The Queen grew a mint plant on her head this summer... 


...but then one day the mint was gone, and Nature decided she should wear a crown of wildflower greens instead, and placed one there...   


In the evening, the tiny yellow flowers close and go to sleep... then, the winds would drop their own jewels on the Queen's head for a pop of autumnal color... Nature does an amazing job in its capricious ways of embellishing our precious world, does she not!   


And then, it is not the moon, oh I tell you... it is the begonias enchanting the gardens all throughout the summer, and still doing so...


This is why I work so hard in the garden... 


Last fall I decided I should create a new flowerbed.  I made concrete stepping stones using the large elephant ear plants as mold, and removed all the sod by hand, all by myself.  



Then early this spring I filled the new flowerbed with begonias and later added dozens of blazing star bulbs.  I learned that begonias require time to get established and they should be planted when the spring sun is sufficiently strong and days of late winter are long gone.  Because it was my first time experimenting with these delicacies and planted them too early, I was only to be disappointed at how poorly they were performing.  Finally, I was forced to remove several plants, and swore never to plant begonias again.
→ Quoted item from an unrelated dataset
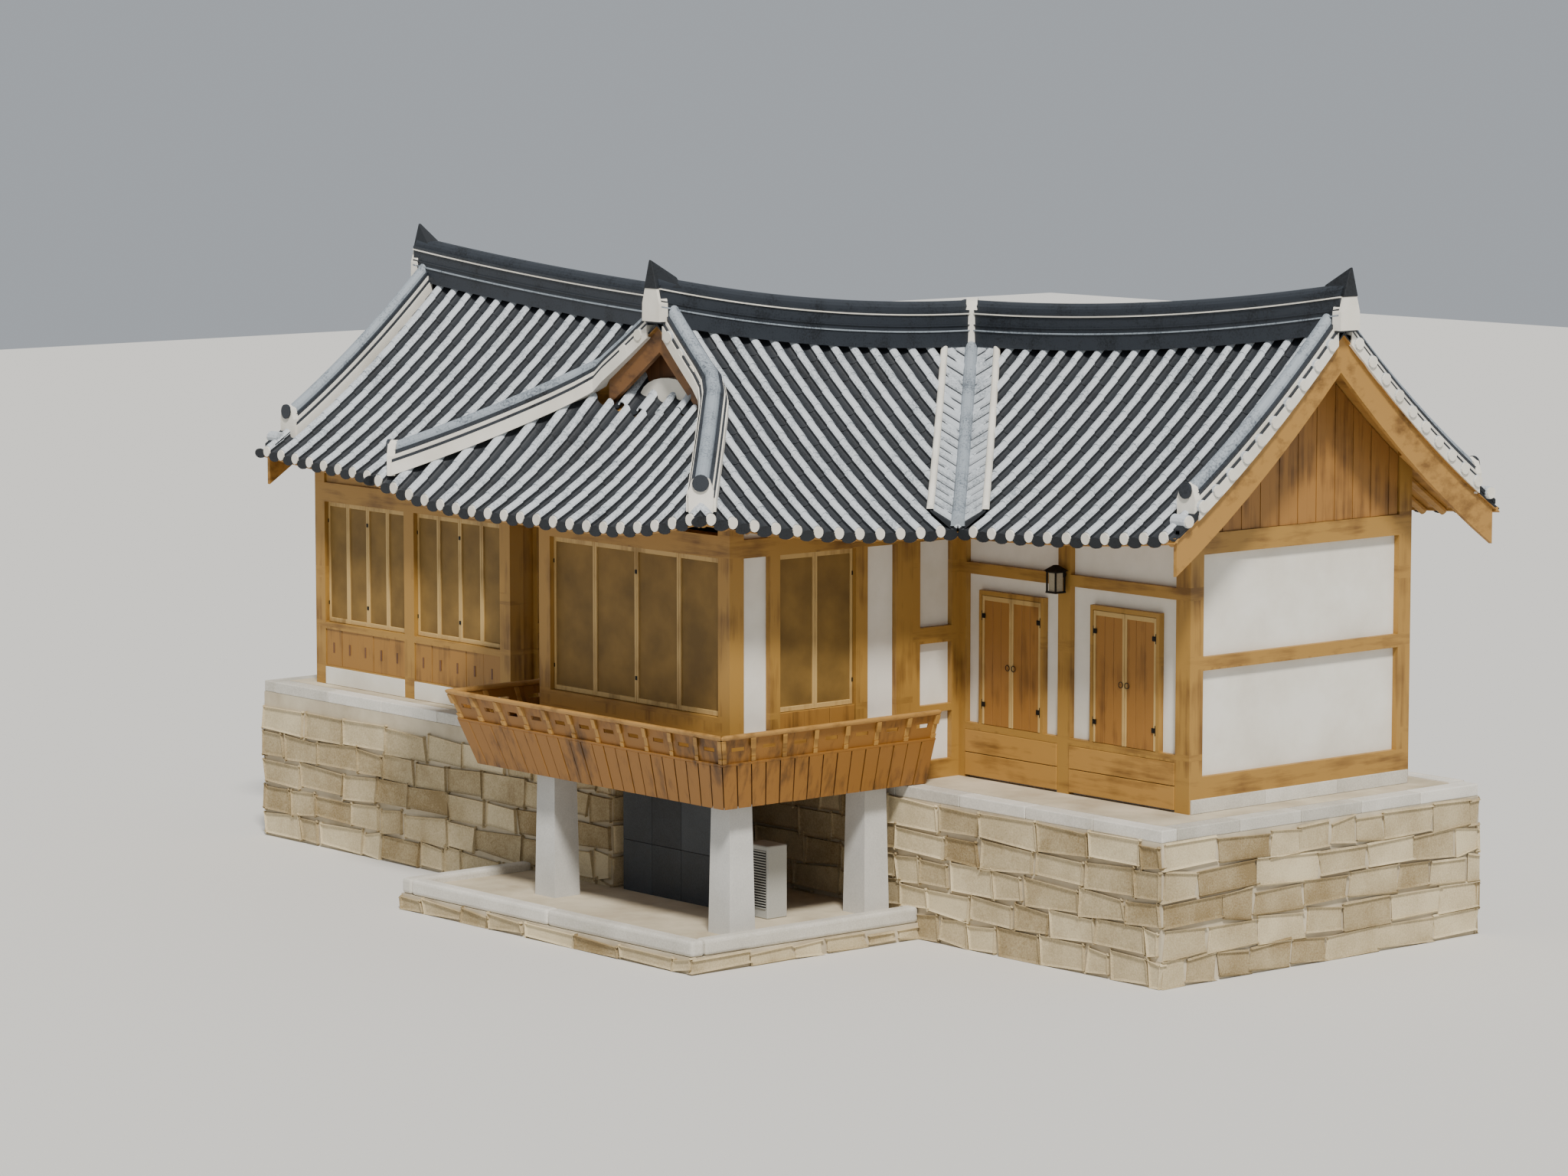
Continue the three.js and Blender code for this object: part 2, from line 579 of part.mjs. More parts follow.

But then this summer I had to reconsider... The blazing stars filled up the spaces with purple glories that only added to the beauty of the lovely pinks... 







Now at the end of summer my begonias are huge, and keep adding beauty to the garden...
I am so happy...


Oh I am an October child for sure... by right of birth, and by right of the soul... 


I hope you are enjoying these lovely days of October, wherever you are!